After initially denying these bombings, the U.S. military eventually acknowledged them but claimed that they were collateral damage, not targeted attacks on the sites – the stock excuse for such U.S. atrocities. The reality, however, is that increasingly, it is the U.S. that is the main killer of civilians in the Syrian conflict.
You wouldn’t know that from reading U.S. news reports, which focus on deaths caused by Russian bombing or by Syrian air and ground forces.
What is clear is that the Trump administration is increasingly being dominated by neo-conservative and pro-empire advisors, many of them active or former generals, who favor a continuance of the long-time U.S. strategy of regime-change in the Third World, as well as a revival of the Cold War against Russia and China, as well as a hard line, and perhaps ultimately war against Iran.

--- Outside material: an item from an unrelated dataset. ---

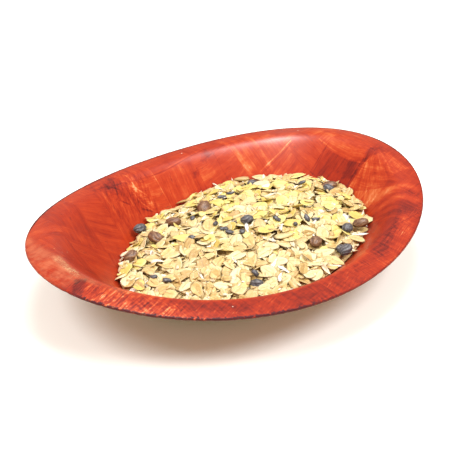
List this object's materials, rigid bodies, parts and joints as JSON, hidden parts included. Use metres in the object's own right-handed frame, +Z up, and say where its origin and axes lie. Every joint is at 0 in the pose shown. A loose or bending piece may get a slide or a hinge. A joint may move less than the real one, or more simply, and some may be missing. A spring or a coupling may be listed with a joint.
{
  "type": "bowl of muesli",
  "caption": "Shallow oval wooden bowl with a flared, saddle-shaped rim, holding a low heap of muesli flakes, seeds and raisins, for serving breakfast.",
  "frame": {"origin": "on the surface that the bowl stands on, under the middle of the rim", "axes": "+X along the bowl's long way, towards the end where the heap is highest; +Y across it; +Z up"},
  "size_m": [0.23, 0.1752, 0.0417],
  "materials": {
    "red_lacquered_wood": "gloss lacquer over red-stained strips of wood",
    "muesli_mix": "dry, matt, uneven flakes"
  },
  "bodies": {
    "root": {"bowl": "red_lacquered_wood", "muesli": "muesli_mix"}
  },
  "joints": []
}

A deeper U.S. military involvement in the Syrian conflict, which runs the risk of direct military conflict between U.S. and Russian forces because of Russia’s active (and legal) military backing of the Syrian government at the request of the Assad regime, seems to be increasingly likely, which will mean more death and destruction in that long-suffering country. It also significantly raises the risk of a world war between the world’s two nuclear superpowers, Russia and the United States, should either side end up shooting down the other’s aircraft, or bombing the other side’s troops on the ground.
This would seem to be something that the American people should be deeply concerned about, and informed about by their supposedly independent news media. It’s not happening.
As noted international law expert Francis Boyle warns ominously, “It is the …imperialists along the lines of Alexander, Rome, Napoleon and Hitler who are now in charge of conducting American foreign policy. The factual circumstances surrounding the outbreaks of both the First World War and the Second World War currently hover like twin Swords of Damocles over the heads of all humanity.”